The Supreme Court unanimously affirmed the constitutionality of “faithless elector” laws that allow states to fine or remove Electoral College members who fail to vote for the presidential candidate they were pledged to support.
While some states have laws that punish such electors for not voting for the candidate to which they pledged support, there have long been legal questions about the enforceability of such laws.
The ruling in two separate appeals came July 6, as the next presidential election approaches on Nov. 3.
“We hold that a State may do so.”
About 60 years ago, states began backing up “their pledge laws with some kind of sanction. By now, 15 States have such a system,” Kagan wrote, adding that 32 states and the District of Columbia have statutes on the books requiring “party-picked electors [to] vote for their party’s winning nominee.”
“Almost all of them immediately remove a faithless elector from his position, substituting an alternate whose vote the State reports instead. A few States impose a monetary fine on any elector who flouts his pledge. Washington is one of the 15 States with a sanctions-backed pledge law designed to keep the State’s electors in line with its voting citizens.”
There is “nothing in the Constitution [that] expressly prohibits States from taking away presidential electors’ voting discretion as Washington does. The Constitution is barebones about electors,” Kagan wrote.
States have long used “pledge laws, designed to impress on electors their role as agents of others. A State follows in the same tradition if, like Washington, it chooses to sanction an elector for breaching his promise. Then too, the State instructs its electors that they have no ground for reversing the vote of millions of its citizens. That direction accords with the Constitution—as well as with the trust of a Nation that here, We the People rule.”
The Chiafalo case dealt with a Washington law that fines presidential electors who go against the popular vote in that state. The petitioners are three 2016 presidential electors who were fined because they failed to vote as the law directs.
Petitioners challenged the law, saying the state has no power to enforce how a presidential elector casts his or her ballot, and that penalizing an elector for exercising his or her constitutional discretion to vote violates the First Amendment. The Washington Supreme Court upheld the fines, and the Supreme Court affirmed that decision in a 9–0 vote.
Almost immediately after Trump emerged as the winner early in the morning on Nov. 9, 2016, activists such as Baca, angry about the defeat of Clinton, began a campaign to try to pressure the 306 Electoral College members pledged to vote for Trump to vote for someone else when the electoral votes were to be cast. Trump ended up receiving 304 votes in the Electoral College, well over the threshold of 270 needed to win. Clinton received 227 votes in the Electoral College, after winning 232 in the election.

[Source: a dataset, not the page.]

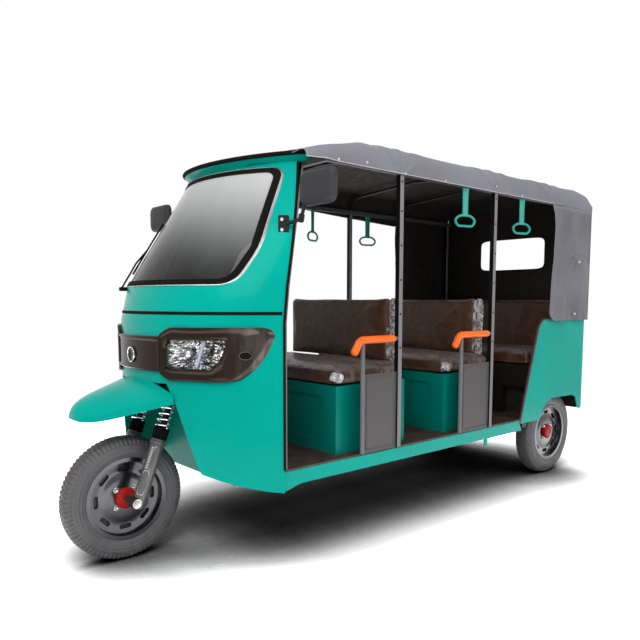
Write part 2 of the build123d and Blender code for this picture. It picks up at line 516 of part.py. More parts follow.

Although Trump won more electoral votes than Clinton, the Democrat won more popular votes.
When the electors met to vote on Dec. 19, 2016, Baca crossed out Clinton’s name on his ballot and wrote in then-Ohio Gov. John Kasich, a Republican who also ran for president in the 2016 cycle.
The state refused to accept the vote and removed Baca as an elector, replacing him with another elector who voted for Clinton.
Justice Sonia Sotomayor recused herself in the Baca case, which means the justices’ vote to uphold the state’s action was 8–0. Instead of explaining the reasoning behind the decision, the Supreme Court opinion in the case simply stated, “The judgment of the United States Court of Appeals for the Tenth Circuit is reversed for the reasons stated in” the Chiafalo ruling.
During telephonic oral arguments May 13, Justice Samuel Alito worried aloud that “after an election where the apparent outcome based on the popular vote is a small margin of victory for one candidate, there would be concerted campaigns to change that result by influencing a few electors, and that could be achieved by influencing just a few electors.”
Justice Brett Kavanaugh expressed concern about “chaos.” He said he tried to adhere to “the avoid-chaos principle of judging, which suggests that if it’s a close call or a tiebreaker, that we shouldn’t facilitate or create chaos.”